Nel mare di lacrime e sconforto, di bambini attoniti e giovani donne scarmigliate e affrante, quel che accade in queste ore in Brasile ci ricorda che il calcio ha un potere stupefacente (in senso chimico) e il cervello umano sa abdicare a ogni potere. Perché va bene tutto, ma sempre di partite trattasi. Parlare di dramma di un popolo, tragedia nazionale, fallimento epocale sa di un millenarismo che sarebbe bene riservare ad altro, magari un asteroide in arrivo o una pestilenza piuttosto che a un destro di Thomas Mueller, per quanto “devastante”. D’accordo i brasiliani ne hanno beccati 7, non accadeva dal ’38, le hanno prese a casa loro e ciò deve averli strambati non poco anche per questioni di sponsor e investimenti. Ma questo è calcio. Invece altro è diventato. Una tragedia greca. E allora, prego: ricordarsi tutti che in panchina c’era Scolari, non Euripide.
C’è in tutto ciò la sovrumana forza dei simboli, certo. Il pallone come metafora innocua della guerra, sfogo non cruento (ma mica tanto) alla aggressività civilizzata e repressa, catarsi dell’ombra che è noi, e chi più ne ha più ne metta, basta scegliere tra Freud, Aristotele e Foucault per dire qualcosa di intelligente in occasioni del genere. Ma la cosa più brillante da ricordare, a nostro modesto avviso, è che David Luiz ieri aveva la lucidità di un manzo bollito e Fred trattava la palla come un brocco da Interregionale. Tutto qui, alla fin fine.
Posto che, ci mancherebbe, ciascuno è libero di rattristarsi come crede, questo calcio iper-drammatizzato come una telenovela sudamericana o una Gomorra globale, non ci piace proprio.
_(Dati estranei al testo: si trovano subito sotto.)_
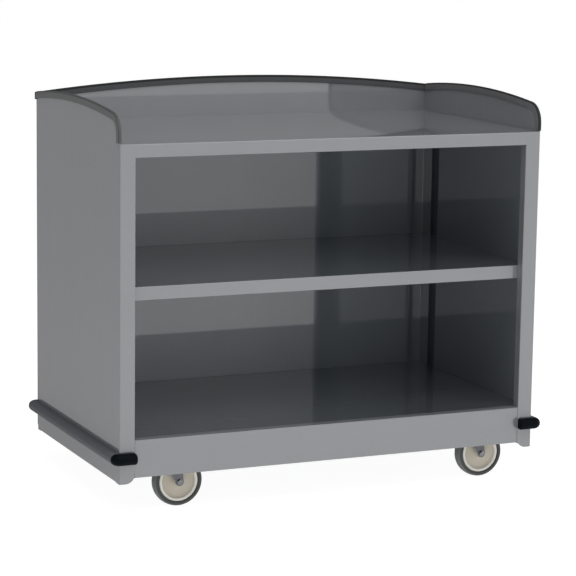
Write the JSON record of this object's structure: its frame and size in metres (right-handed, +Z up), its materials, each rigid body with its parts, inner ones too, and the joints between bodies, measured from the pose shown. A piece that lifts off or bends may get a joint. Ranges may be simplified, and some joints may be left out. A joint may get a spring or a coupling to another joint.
{
  "type": "hydration cart",
  "caption": "Stainless serving cart with an open two-level cabinet, arched gallery round the worktop, push-on edge trim, wrap-round end bumpers and swivel casters.",
  "frame": {"origin": "on the floor under the middle of the cart", "axes": "+X to the right seen from the open front, +Y from the open front towards the back panel, +Z up"},
  "size_m": [1.1824, 0.6858, 1.0212],
  "materials": {
    "steel": "satin stainless sheet with a clear low sheen",
    "frame_steel": "mill finish",
    "edge_trim": "smooth dark grey vinyl",
    "bumper_channel": "matte black vinyl",
    "bumper_rail": "satin grey vinyl",
    "bumper_cap": "satin black vinyl",
    "zinc": "zinc plated pressed steel",
    "hub": "moulded cream polypropylene",
    "tyre": "grey non-marking rubber"
  },
  "bodies": {
    "cart": {"side_panel_left": "steel", "side_panel_right": "steel", "back_panel": "steel", "worktop": "steel", "middle_shelf": "steel", "deck": "steel", "worktop_brace_front": "frame_steel", "worktop_brace_rear": "frame_steel", "shelf_bracket_left": "frame_steel", "shelf_bracket_right": "frame_steel", "shelf_brace": "frame_steel", "chassis_channel_left": "frame_steel", "chassis_channel_right": "frame_steel", "chassis_rail_front": "frame_steel", "chassis_rail_rear": "frame_steel", "edge_trim_left": "edge_trim", "edge_trim_right": "edge_trim", "edge_trim_back": "edge_trim", "bumper_channel_left": "bumper_channel", "bumper_rail_left": "bumper_rail", "bumper_cap_front_left": "bumper_cap", "bumper_cap_rear_left": "bumper_cap", "bumper_channel_right": "bumper_channel", "bumper_rail_right": "bumper_rail", "bumper_cap_front_right": "bumper_cap", "bumper_cap_rear_right": "bumper_cap", "caster_front_left_plate": "zinc", "caster_front_left_kingpin": "zinc", "caster_front_right_plate": "zinc", "caster_front_right_kingpin": "zinc", "caster_rear_left_plate": "zinc", "caster_rear_left_kingpin": "zinc", "caster_rear_right_plate": "zinc", "caster_rear_right_kingpin": "zinc"},
    "caster_front_left_swivel": {"caster_front_left_bearing": "zinc", "caster_front_left_fork": "zinc", "caster_front_left_axle": "zinc", "caster_front_left_sleeve": "zinc"},
    "caster_front_left_wheel": {"caster_front_left_hub": "hub", "caster_front_left_tyre": "tyre"},
    "caster_front_right_swivel": {"caster_front_right_bearing": "zinc", "caster_front_right_fork": "zinc", "caster_front_right_axle": "zinc", "caster_front_right_sleeve": "zinc"},
    "caster_front_right_wheel": {"caster_front_right_hub": "hub", "caster_front_right_tyre": "tyre"},
    "caster_rear_left_swivel": {"caster_rear_left_bearing": "zinc", "caster_rear_left_fork": "zinc", "caster_rear_left_axle": "zinc", "caster_rear_left_sleeve": "zinc"},
    "caster_rear_left_wheel": {"caster_rear_left_hub": "hub", "caster_rear_left_tyre": "tyre"},
    "caster_rear_right_swivel": {"caster_rear_right_bearing": "zinc", "caster_rear_right_fork": "zinc", "caster_rear_right_axle": "zinc", "caster_rear_right_sleeve": "zinc"},
    "caster_rear_right_wheel": {"caster_rear_right_hub": "hub", "caster_rear_right_tyre": "tyre"}
  },
  "joints": [
    {"name": "caster_front_left_swivel_turn", "type": "hinge", "parent": "cart", "child": "caster_front_left_swivel", "pos_m": [-0.4242, -0.22015, 0.1439], "axis": [0, 0, 1], "continuous": true},
    {"name": "caster_front_left_wheel_roll", "type": "hinge", "parent": "caster_front_left_swivel", "child": "caster_front_left_wheel", "pos_m": [-0.3813, -0.22015, 0.0635], "axis": [0, 1, 0], "continuous": true},
    {"name": "caster_front_right_swivel_turn", "type": "hinge", "parent": "cart", "child": "caster_front_right_swivel", "pos_m": [0.4242, -0.22015, 0.1439], "axis": [0, 0, 1], "continuous": true},
    {"name": "caster_front_right_wheel_roll", "type": "hinge", "parent": "caster_front_right_swivel", "child": "caster_front_right_wheel", "pos_m": [0.4671, -0.22015, 0.0635], "axis": [0, 1, 0], "continuous": true},
    {"name": "caster_rear_left_swivel_turn", "type": "hinge", "parent": "cart", "child": "caster_rear_left_swivel", "pos_m": [-0.4242, 0.22015, 0.1439], "axis": [0, 0, 1], "continuous": true},
    {"name": "caster_rear_left_wheel_roll", "type": "hinge", "parent": "caster_rear_left_swivel", "child": "caster_rear_left_wheel", "pos_m": [-0.3813, 0.22015, 0.0635], "axis": [0, 1, 0], "continuous": true},
    {"name": "caster_rear_right_swivel_turn", "type": "hinge", "parent": "cart", "child": "caster_rear_right_swivel", "pos_m": [0.4242, 0.22015, 0.1439], "axis": [0, 0, 1], "continuous": true},
    {"name": "caster_rear_right_wheel_roll", "type": "hinge", "parent": "caster_rear_right_swivel", "child": "caster_rear_right_wheel", "pos_m": [0.4671, 0.22015, 0.0635], "axis": [0, 1, 0], "continuous": true}
  ]
}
Ci fa sorridere l’enfasi dei commenti, l’investimento economico e mediatico, le distillate verità di qualche ex uomo in mutandoni elevato a profeta di vita in qualche studio tv. Insomma, il simbolo è diventato lettera, la rappresentazione ha preso il posto della realtà, la guerra simulata fa concorrenza a un vero conflitto, magari per dimenticare l’unica cosa seria accaduta in Brasile negli ultimi mesi, ovvero quegli squadroni della morte mandati a ripulire le favelas dai ragazzi di strada a beneficio dei turisti in arrivo.
Val la pena piangere per tutto ciò? Ha senso far diventare un 4-4-2 non più chiacchiera da bar, periferia giocosa dell’esistenza ma asse portante del discorso comune e della psiche collettiva? Se è così, se dobbiamo essere sommersi dallo spleen per uno strafalcione di Julio Caesar o di Cassano, il sonno della ragione ha già generato i suoi mostri. Care ragazze col mascara che cola, cari omaccioni con le insegne del lutto per colpa di Klose, piangete pure. Ma non pretendete che vi si prenda sul serio.